Your objective: Copy out the complete listing, word for word.
start
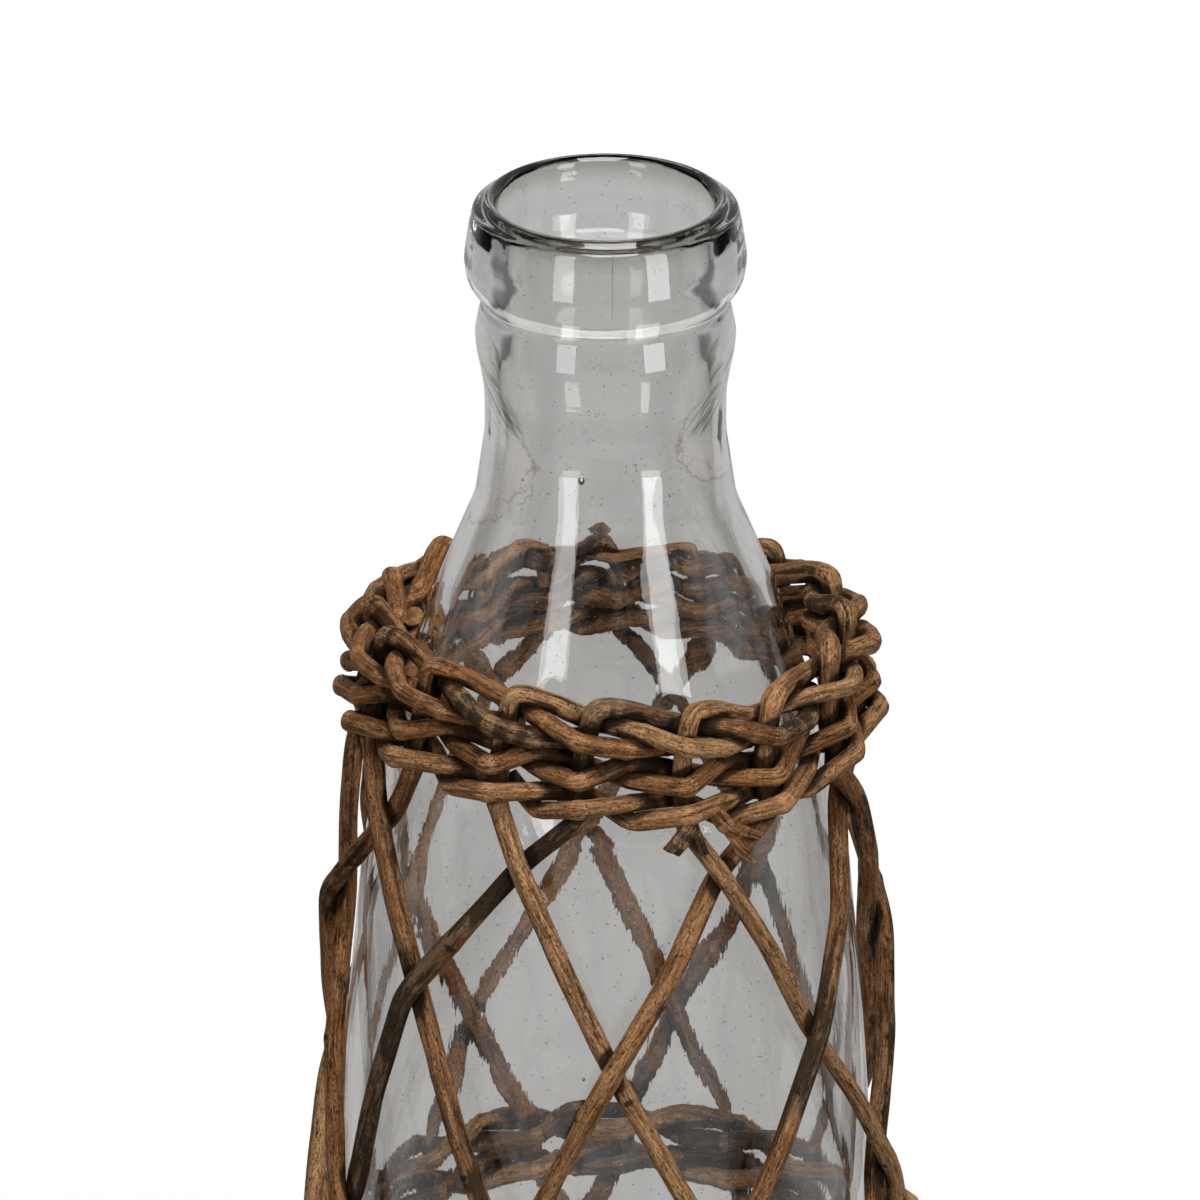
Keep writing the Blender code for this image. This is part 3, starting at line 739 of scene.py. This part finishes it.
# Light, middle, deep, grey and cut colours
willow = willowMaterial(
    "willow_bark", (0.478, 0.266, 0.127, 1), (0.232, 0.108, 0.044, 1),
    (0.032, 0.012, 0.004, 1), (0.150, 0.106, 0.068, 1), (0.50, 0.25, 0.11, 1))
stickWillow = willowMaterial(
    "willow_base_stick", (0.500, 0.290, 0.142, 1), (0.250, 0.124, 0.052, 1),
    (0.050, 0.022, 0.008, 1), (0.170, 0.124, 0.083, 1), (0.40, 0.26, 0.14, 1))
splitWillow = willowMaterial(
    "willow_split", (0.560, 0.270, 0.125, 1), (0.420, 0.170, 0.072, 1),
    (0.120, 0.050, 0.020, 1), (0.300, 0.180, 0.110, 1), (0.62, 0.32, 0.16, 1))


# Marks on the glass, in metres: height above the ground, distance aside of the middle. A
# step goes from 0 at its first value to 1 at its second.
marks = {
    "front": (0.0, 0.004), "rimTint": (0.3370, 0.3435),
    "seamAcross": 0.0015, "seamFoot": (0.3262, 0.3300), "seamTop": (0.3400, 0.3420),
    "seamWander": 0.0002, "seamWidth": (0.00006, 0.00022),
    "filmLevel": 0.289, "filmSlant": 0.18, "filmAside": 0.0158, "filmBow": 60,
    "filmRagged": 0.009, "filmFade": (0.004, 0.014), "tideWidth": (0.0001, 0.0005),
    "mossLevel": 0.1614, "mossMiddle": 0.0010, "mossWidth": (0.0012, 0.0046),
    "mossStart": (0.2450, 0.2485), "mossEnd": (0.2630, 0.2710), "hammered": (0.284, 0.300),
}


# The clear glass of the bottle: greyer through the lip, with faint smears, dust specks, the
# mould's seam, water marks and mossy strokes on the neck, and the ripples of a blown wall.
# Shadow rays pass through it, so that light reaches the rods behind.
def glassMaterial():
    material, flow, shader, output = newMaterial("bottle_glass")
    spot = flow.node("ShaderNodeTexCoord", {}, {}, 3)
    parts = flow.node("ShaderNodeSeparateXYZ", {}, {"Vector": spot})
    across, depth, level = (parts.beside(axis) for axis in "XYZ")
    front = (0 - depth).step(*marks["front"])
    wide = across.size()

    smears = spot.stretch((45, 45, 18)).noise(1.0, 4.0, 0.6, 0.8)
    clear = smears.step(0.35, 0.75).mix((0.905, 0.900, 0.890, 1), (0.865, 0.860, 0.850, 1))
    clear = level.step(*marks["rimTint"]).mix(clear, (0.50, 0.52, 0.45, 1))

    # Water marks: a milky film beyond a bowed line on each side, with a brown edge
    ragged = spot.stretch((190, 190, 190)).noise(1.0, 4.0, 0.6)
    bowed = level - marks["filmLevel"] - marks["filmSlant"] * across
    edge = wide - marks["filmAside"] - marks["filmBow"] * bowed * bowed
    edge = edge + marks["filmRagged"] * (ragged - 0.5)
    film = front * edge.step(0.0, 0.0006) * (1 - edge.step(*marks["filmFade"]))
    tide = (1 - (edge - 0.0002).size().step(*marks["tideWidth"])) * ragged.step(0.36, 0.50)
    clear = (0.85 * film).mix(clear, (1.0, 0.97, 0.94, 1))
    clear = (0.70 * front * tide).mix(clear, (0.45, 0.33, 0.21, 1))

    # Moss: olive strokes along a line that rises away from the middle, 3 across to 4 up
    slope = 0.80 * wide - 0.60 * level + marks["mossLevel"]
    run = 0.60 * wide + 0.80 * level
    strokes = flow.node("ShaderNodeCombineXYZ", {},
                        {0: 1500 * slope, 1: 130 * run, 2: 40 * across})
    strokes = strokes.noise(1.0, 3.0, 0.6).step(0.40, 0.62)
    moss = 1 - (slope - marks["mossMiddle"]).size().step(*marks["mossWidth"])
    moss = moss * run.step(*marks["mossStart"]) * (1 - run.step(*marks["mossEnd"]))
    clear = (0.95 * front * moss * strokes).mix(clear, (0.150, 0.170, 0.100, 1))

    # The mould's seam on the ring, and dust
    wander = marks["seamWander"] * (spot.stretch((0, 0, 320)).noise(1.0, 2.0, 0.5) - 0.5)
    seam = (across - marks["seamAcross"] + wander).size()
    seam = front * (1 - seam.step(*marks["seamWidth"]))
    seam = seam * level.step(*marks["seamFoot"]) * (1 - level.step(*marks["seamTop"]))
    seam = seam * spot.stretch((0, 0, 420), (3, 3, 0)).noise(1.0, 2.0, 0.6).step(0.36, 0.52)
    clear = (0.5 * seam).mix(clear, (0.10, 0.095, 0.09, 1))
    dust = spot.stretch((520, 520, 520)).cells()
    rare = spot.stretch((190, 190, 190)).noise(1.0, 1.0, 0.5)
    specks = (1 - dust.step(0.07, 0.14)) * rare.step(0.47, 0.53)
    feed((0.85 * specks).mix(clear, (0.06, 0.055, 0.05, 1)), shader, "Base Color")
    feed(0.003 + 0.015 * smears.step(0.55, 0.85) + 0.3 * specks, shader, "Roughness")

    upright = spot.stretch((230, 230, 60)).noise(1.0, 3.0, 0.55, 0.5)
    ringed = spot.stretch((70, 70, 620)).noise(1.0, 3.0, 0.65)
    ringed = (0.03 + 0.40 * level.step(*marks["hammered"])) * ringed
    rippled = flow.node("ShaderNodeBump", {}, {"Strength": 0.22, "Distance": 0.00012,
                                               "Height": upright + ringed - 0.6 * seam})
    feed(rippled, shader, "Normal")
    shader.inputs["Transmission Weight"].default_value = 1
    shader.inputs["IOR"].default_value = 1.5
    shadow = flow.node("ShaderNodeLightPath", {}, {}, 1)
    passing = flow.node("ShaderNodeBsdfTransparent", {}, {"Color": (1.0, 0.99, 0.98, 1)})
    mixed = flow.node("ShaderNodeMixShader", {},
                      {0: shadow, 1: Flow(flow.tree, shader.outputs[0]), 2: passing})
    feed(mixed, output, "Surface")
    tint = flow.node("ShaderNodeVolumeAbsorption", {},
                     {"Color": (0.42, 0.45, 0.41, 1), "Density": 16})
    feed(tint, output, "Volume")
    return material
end
Complete answer:
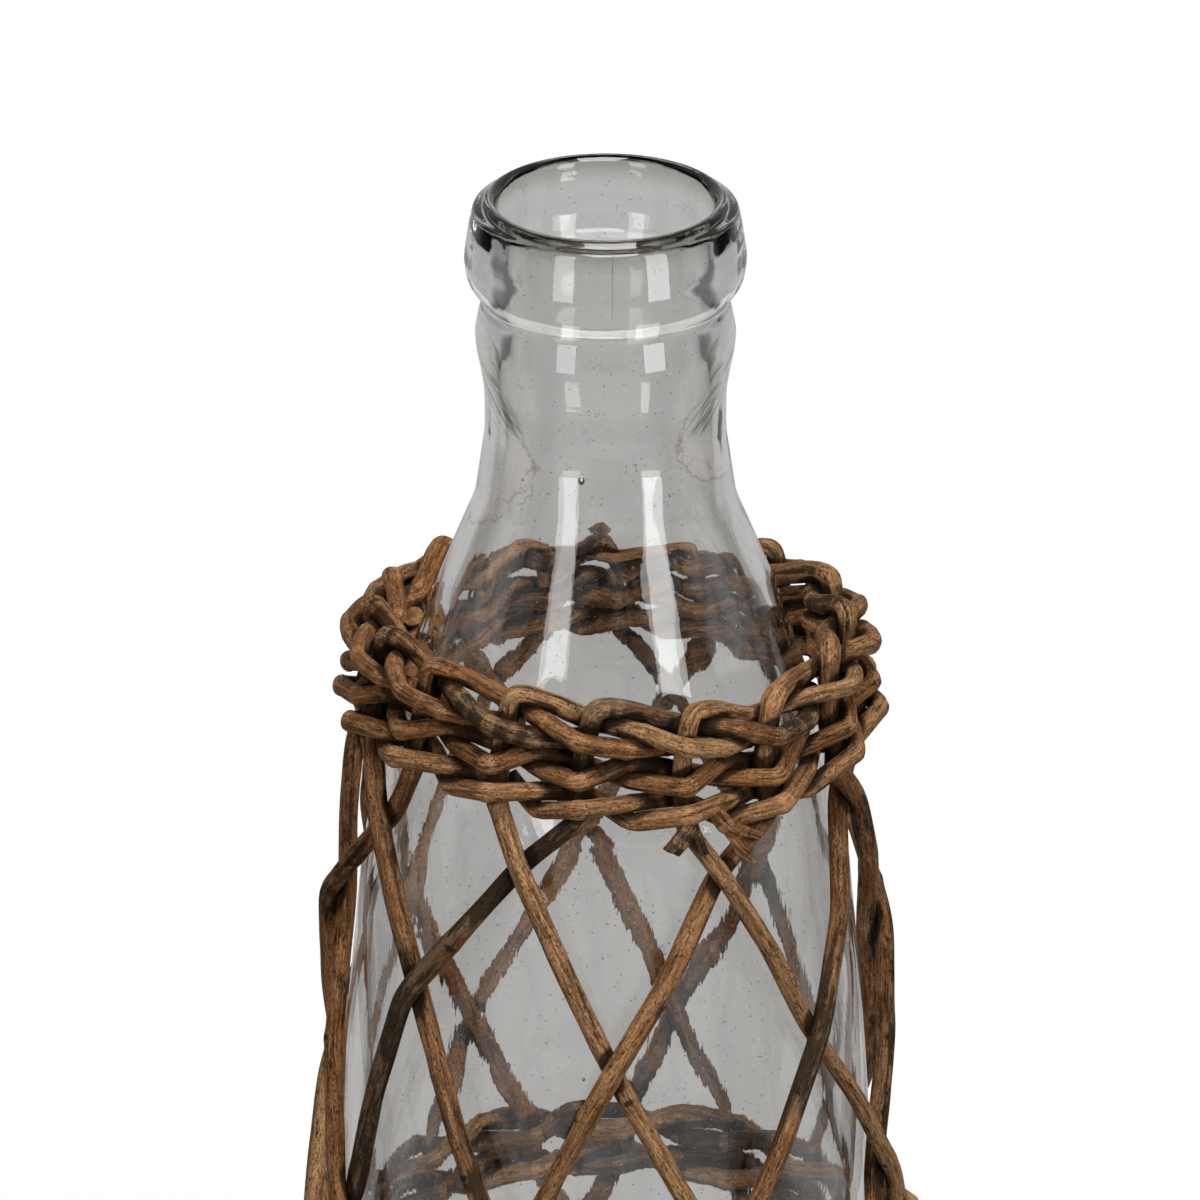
Keep writing the Blender code for this image. This is part 3, starting at line 739 of scene.py. This part finishes it.
# Light, middle, deep, grey and cut colours
willow = willowMaterial(
    "willow_bark", (0.478, 0.266, 0.127, 1), (0.232, 0.108, 0.044, 1),
    (0.032, 0.012, 0.004, 1), (0.150, 0.106, 0.068, 1), (0.50, 0.25, 0.11, 1))
stickWillow = willowMaterial(
    "willow_base_stick", (0.500, 0.290, 0.142, 1), (0.250, 0.124, 0.052, 1),
    (0.050, 0.022, 0.008, 1), (0.170, 0.124, 0.083, 1), (0.40, 0.26, 0.14, 1))
splitWillow = willowMaterial(
    "willow_split", (0.560, 0.270, 0.125, 1), (0.420, 0.170, 0.072, 1),
    (0.120, 0.050, 0.020, 1), (0.300, 0.180, 0.110, 1), (0.62, 0.32, 0.16, 1))


# Marks on the glass, in metres: height above the ground, distance aside of the middle. A
# step goes from 0 at its first value to 1 at its second.
marks = {
    "front": (0.0, 0.004), "rimTint": (0.3370, 0.3435),
    "seamAcross": 0.0015, "seamFoot": (0.3262, 0.3300), "seamTop": (0.3400, 0.3420),
    "seamWander": 0.0002, "seamWidth": (0.00006, 0.00022),
    "filmLevel": 0.289, "filmSlant": 0.18, "filmAside": 0.0158, "filmBow": 60,
    "filmRagged": 0.009, "filmFade": (0.004, 0.014), "tideWidth": (0.0001, 0.0005),
    "mossLevel": 0.1614, "mossMiddle": 0.0010, "mossWidth": (0.0012, 0.0046),
    "mossStart": (0.2450, 0.2485), "mossEnd": (0.2630, 0.2710), "hammered": (0.284, 0.300),
}


# The clear glass of the bottle: greyer through the lip, with faint smears, dust specks, the
# mould's seam, water marks and mossy strokes on the neck, and the ripples of a blown wall.
# Shadow rays pass through it, so that light reaches the rods behind.
def glassMaterial():
    material, flow, shader, output = newMaterial("bottle_glass")
    spot = flow.node("ShaderNodeTexCoord", {}, {}, 3)
    parts = flow.node("ShaderNodeSeparateXYZ", {}, {"Vector": spot})
    across, depth, level = (parts.beside(axis) for axis in "XYZ")
    front = (0 - depth).step(*marks["front"])
    wide = across.size()

    smears = spot.stretch((45, 45, 18)).noise(1.0, 4.0, 0.6, 0.8)
    clear = smears.step(0.35, 0.75).mix((0.905, 0.900, 0.890, 1), (0.865, 0.860, 0.850, 1))
    clear = level.step(*marks["rimTint"]).mix(clear, (0.50, 0.52, 0.45, 1))

    # Water marks: a milky film beyond a bowed line on each side, with a brown edge
    ragged = spot.stretch((190, 190, 190)).noise(1.0, 4.0, 0.6)
    bowed = level - marks["filmLevel"] - marks["filmSlant"] * across
    edge = wide - marks["filmAside"] - marks["filmBow"] * bowed * bowed
    edge = edge + marks["filmRagged"] * (ragged - 0.5)
    film = front * edge.step(0.0, 0.0006) * (1 - edge.step(*marks["filmFade"]))
    tide = (1 - (edge - 0.0002).size().step(*marks["tideWidth"])) * ragged.step(0.36, 0.50)
    clear = (0.85 * film).mix(clear, (1.0, 0.97, 0.94, 1))
    clear = (0.70 * front * tide).mix(clear, (0.45, 0.33, 0.21, 1))

    # Moss: olive strokes along a line that rises away from the middle, 3 across to 4 up
    slope = 0.80 * wide - 0.60 * level + marks["mossLevel"]
    run = 0.60 * wide + 0.80 * level
    strokes = flow.node("ShaderNodeCombineXYZ", {},
                        {0: 1500 * slope, 1: 130 * run, 2: 40 * across})
    strokes = strokes.noise(1.0, 3.0, 0.6).step(0.40, 0.62)
    moss = 1 - (slope - marks["mossMiddle"]).size().step(*marks["mossWidth"])
    moss = moss * run.step(*marks["mossStart"]) * (1 - run.step(*marks["mossEnd"]))
    clear = (0.95 * front * moss * strokes).mix(clear, (0.150, 0.170, 0.100, 1))

    # The mould's seam on the ring, and dust
    wander = marks["seamWander"] * (spot.stretch((0, 0, 320)).noise(1.0, 2.0, 0.5) - 0.5)
    seam = (across - marks["seamAcross"] + wander).size()
    seam = front * (1 - seam.step(*marks["seamWidth"]))
    seam = seam * level.step(*marks["seamFoot"]) * (1 - level.step(*marks["seamTop"]))
    seam = seam * spot.stretch((0, 0, 420), (3, 3, 0)).noise(1.0, 2.0, 0.6).step(0.36, 0.52)
    clear = (0.5 * seam).mix(clear, (0.10, 0.095, 0.09, 1))
    dust = spot.stretch((520, 520, 520)).cells()
    rare = spot.stretch((190, 190, 190)).noise(1.0, 1.0, 0.5)
    specks = (1 - dust.step(0.07, 0.14)) * rare.step(0.47, 0.53)
    feed((0.85 * specks).mix(clear, (0.06, 0.055, 0.05, 1)), shader, "Base Color")
    feed(0.003 + 0.015 * smears.step(0.55, 0.85) + 0.3 * specks, shader, "Roughness")

    upright = spot.stretch((230, 230, 60)).noise(1.0, 3.0, 0.55, 0.5)
    ringed = spot.stretch((70, 70, 620)).noise(1.0, 3.0, 0.65)
    ringed = (0.03 + 0.40 * level.step(*marks["hammered"])) * ringed
    rippled = flow.node("ShaderNodeBump", {}, {"Strength": 0.22, "Distance": 0.00012,
                                               "Height": upright + ringed - 0.6 * seam})
    feed(rippled, shader, "Normal")
    shader.inputs["Transmission Weight"].default_value = 1
    shader.inputs["IOR"].default_value = 1.5
    shadow = flow.node("ShaderNodeLightPath", {}, {}, 1)
    passing = flow.node("ShaderNodeBsdfTransparent", {}, {"Color": (1.0, 0.99, 0.98, 1)})
    mixed = flow.node("ShaderNodeMixShader", {},
                      {0: shadow, 1: Flow(flow.tree, shader.outputs[0]), 2: passing})
    feed(mixed, output, "Surface")
    tint = flow.node("ShaderNodeVolumeAbsorption", {},
                     {"Color": (0.42, 0.45, 0.41, 1), "Density": 16})
    feed(tint, output, "Volume")
    return material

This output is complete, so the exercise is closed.